Regardless of how broken, miserable, annoyed, and disappointed a customer felt after interacting with a business, King Mydas was always able to replace those feelings with a gold star experience.

This is how fictional stories begin.

Fiction, not just because we have a king, in a far-off land, and not just because this happened ‘once upon a time’. But fiction simply because an experience once delivered cannot be replaced by a gold star experience.

Not in reality.

Why the employee experience matters so much

Businesses that use NPS (net promoter scores) usually have demarcated strategies for promoters, detractors, and passives:

  1. Promoters – Customers that are promoters typically value the brand in question, and their association with it. Here the brand values resonate with the promoter, and the promoter has a higher than average tolerance for experiential variance over the term of their relationship with the brand. Knowing this, the brand attempts to grant these customers special privilege, in their acknowledgement of the promoter’s loyalty and advocacy of the brand.
  2. Passives – Customers that are passives are those that are not completely sold on the brand in question. Typically, they shop around, and are not brand loyal – they will switch loyalty when offered a compelling promotion, or a lower price. For such customers, the brand’s strategy is to try to pull them over to the promoter category, by continually offering them programmatic benefits or promotions.
  3. Detractors – Customers that are detractors usually have made up their mind about the brand, in the negative direction. Typically, this is because there is history of negative experience that is unsatisfactorily resolved, or even unresolved. Detractors can often be most damaging on social media and can distract from good work being done by a brand. Detractors often wish they could leave the brand behind entirely but are unable to do so because of the brand’s leading market position. It is also often true that a detractor stays with a brand simply because they see the potential for the brand to deliver a better experience and are waiting for their day of deliverance. For such customers, the brand’s strategy is to minimize further damage by ensuring each interaction delivers to a standard of excellence.
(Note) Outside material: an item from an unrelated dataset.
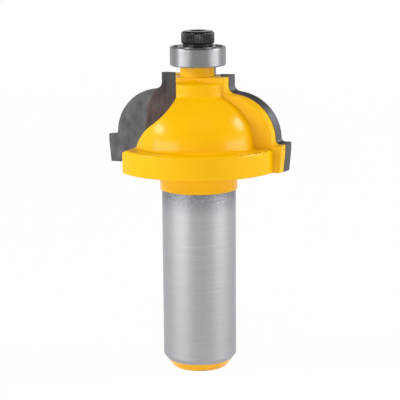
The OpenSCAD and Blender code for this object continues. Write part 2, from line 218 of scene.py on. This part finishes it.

Regardless of strategy, brands realize that this high-stake game has a huge dependency on their front line employees.

How employees can transform the customer experience

Recently, I had a disagreeable experience at the Dublin airport, where an immigration officer singled me out for some top-quality harassment at 2 a.m.. When my complaint email resulted in a singularly un-empathetic response, I went online to search for similar experiences – and yes, Google returns a veritable tome of responses on unfair treatment at Dublin airport immigration.

Contrast this to another recent experience at a large hotel in San Diego. The experience started off as a zero-star experience, because of a reception clerk who seemed to think that a four hour wait for a room was justified despite a prior reservation. Thankfully in this case, the experience was transformed by another clerk named Brandon, who listened to my problem, understood that all I needed was a place to work in quiet, and acted upon the request by finding me such a place.

Businesses know that it takes an average of three new customers to make up for one lost customer. In other words, losing customers is an expensive proposition.

Given that delivering a consistent, values-driven brand experience to customers is critical to customer retention, what can businesses do to ensure their front-line employees are performing at their best?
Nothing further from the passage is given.